Except, of course, he couldn’t have said anything. He couldn’t have said “Let’s Talk About Barack Obama’s Presidency,” because this was long before Obama even dreamt of such a thing. He couldn’t have said “Let’s Talk About Emetophilia,” because that would have been too disgusting to hear about at that late hour. He couldn’t have said “Let’s Talk the Bomb That Will Be Hitting Our Town in Three Minutes,” because that would have caused total panic. He couldn’t have said “Let’s Talk About the Policy of Adding Poison to the Food Served at Tim’s Cafe,” because that would have been slanderous (and anyway Tim’s Cafe was a major sponsor of the show and the food there was delectable). Despite America’s laws protecting free speech, Dr. Crispier was not totally free to choose the topic for that night’s speech.

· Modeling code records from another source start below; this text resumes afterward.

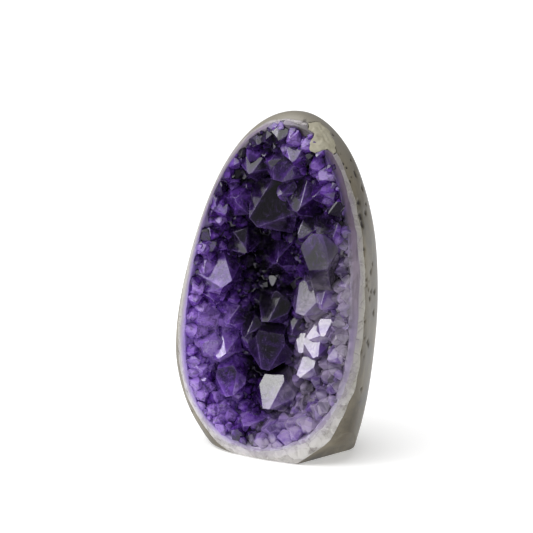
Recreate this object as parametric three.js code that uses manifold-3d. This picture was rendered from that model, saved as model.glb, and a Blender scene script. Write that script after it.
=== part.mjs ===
// An amethyst geode, ground to an upright egg and sawn flat underneath so that it stands.
// A dull basalt skin wraps a band of pale quartz, the quartz wraps an amethyst bed, and separate
// amethyst crystals stand in the bed around a hollow that opens to the front.
// Millimetres, +Z up, the open crystal side towards -Y.

import * as THREE from 'three';
import { ConvexGeometry } from 'three/addons/geometries/ConvexGeometry.js';
import { mergeVertices } from 'three/addons/utils/BufferGeometryUtils.js';
import Module from 'manifold-3d';

const wasm = await Module();
wasm.setup();

// ---- Driving dimensions: the ground form ------------------------------------------------------

const HEIGHT = 114.3;
const SQUARENESS = 2.35;
const BASE_CHAMFER = 0.9;
// Each side reaches furthest at its belly, closes to the top by its crown power, and narrows
// below the belly as part of an ellipse whose half height is its foot.
const LEFT = { reach: 42.2, belly: 31, crown: 1.55, foot: 43 };
const RIGHT = { reach: 26.5, belly: 51, crown: 2.25, foot: 75 };
const FRONT = { reach: 18, belly: 52.5, crown: 2.25, foot: 73 };
const BACK = { reach: 29.5, belly: 52.5, crown: 2.25, foot: 73 };
// The front right foot is ground off by one flat facet.
const FOOT_FACET = { point: [6.6, -10.1, 0], facing: [0.63, -0.38, -0.68], size: 60 };
// The form's flat facets. Levels crowd towards the top, where the form closes.
const FORM_FACETS = { around: 32, levels: 15, crowding: 1.5 };
// Near its side edge the ground face turns too steeply to be followed any further out.
const WIDEST_FACE_SHARE = 0.97;

// ---- Driving dimensions: the layers, as bowls that open to the front ---------------------------

// A bowl reaches left, right, up, down and deep from its centre, and leans to the right with height.
const MATRIX_BOWL = { centre: [-3.4, -18, 43], left: 36.9, right: 31.4, up: 75.5, down: 46.4,
  deep: 33, lean: 0.06 };
const QUARTZ_BOWL = { centre: [-8, -18, 40], left: 30.4, right: 34.2, up: 80.3, down: 38,
  deep: 27, lean: 0.1 };
const HOLLOW = { centre: [-7.4, -20, 40], left: 27.5, right: 31.8, up: 84, down: 35.2,
  deep: 24, lean: 0.08 };
const BOWL_SQUARENESS = 2.15;
const TUBE_LENGTH = 12;
const BOWL_FACETS = { around: 20, levels: 5 };
// The bowl that the crystals' roots end on is hidden, so it is coarser.
const ROOT_FACETS = { around: 12, levels: 3 };
// Beyond the hollow's edge, the wall's depth is taken at this share of its curve.
const LEAST_SINK = 0.2;
const GAP = 0.3;

// ---- Driving dimensions: the crystals ----------------------------------------------------------

// Quartz closes in six rhomb faces, 51.8 degrees off the plane across the crystal.
const TIP_ANGLE = THREE.MathUtils.degToRad(51.8);
// Every second tip face is larger, because it sits back by this share of the half width.
const MAJOR_FACE_SETBACK = 0.1;
// The face that is turned to the light is larger still.
const SHINING_FACE_SETBACK = 0.3;
// Each side of a crystal grows to a share of the half width between these.
const SIDE_GROWTH = { least: 0.9, most: 1.1 };
const LONGEST_ROOT = 9;
const MIRROR_RANK = 4;
// Roots end this far behind the hollow's wall.
const ROOT_DEPTH = 1.2;
// A tip keeps this far inside the ground face of the stone.
const TIP_INSET = 1.5;
// A tip stands out of the wall by its own height, by this share of the half width and by a stem.
const STANDING_SHARE = 1.3;
const STEM = 2.5;
// All half widths in the list are grown by this, until the crystals crowd each other.
const CROWDING = 1.12;
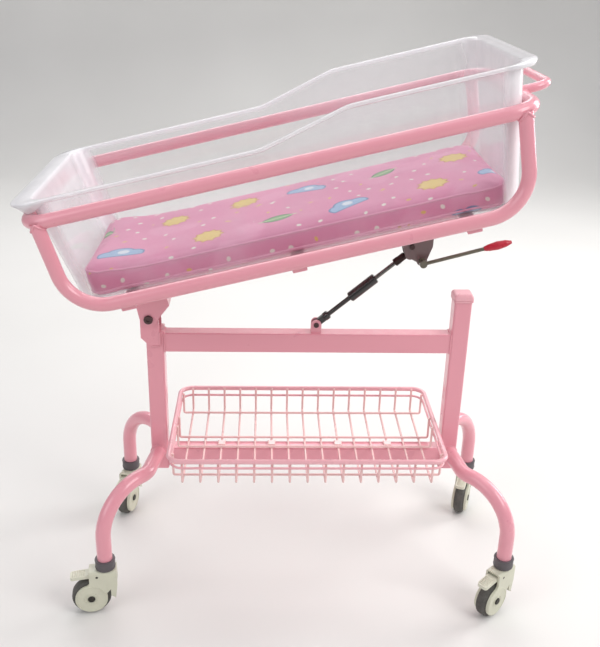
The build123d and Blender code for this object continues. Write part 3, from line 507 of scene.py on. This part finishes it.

This why I feel compelled to punch in the face those who defend the obnoxious shite that is spewed by the likes of Jeremy Clarkson, David Irving and Ann Coulter with the phrase “Well, it’s a free country and we have free speech.” I don’t stoop to violence, of course, but goodness me, I sometimes want to.
The first problem involves the word free, which can mean “without cost.” Do you think Jeremy Clarkson would be willing to post a rebuttal here for free? I’ve a feeling I’d have to provide him with a rather large cheque for the privilege of publishing his “free” speech. But cost does not always refer to dollar signs. Ask a parent whose gay son committed suicide because of bullying or a worker whose rights are abused because his employer is non-union. The old chestnut “You can’t yell Fire! in a movie house” is true because people could get hurt. Words that perpetuate ignorance and hate may be without cost to Jeremy Clarkson, but someone is paying the price for them everyday.
Ultimately this is what is most important about free speech. Freedom works best when it’s coupled with responsibility. The greatest gift that language offers us is its ability to change the world. I so admire those who use that gift wisely.
I am not arguing for changing laws protecting free speech. But with freedom comes responsibility. If an injured fox were lying in my driveway, I technically have the freedom to run over it with my motorcar. Despite this freedom, I would not because it would be cruel, stupid and messy. It would not be the right thing to do.
But Jeremy Clarkson would run over the fox. And then the BBC would pay him thousands of pounds to talk about it on a television show. And if people were offended, the Sun newspaper would accuse them of wanting censorship.
And that makes me want to vomit (and not in a sexy way).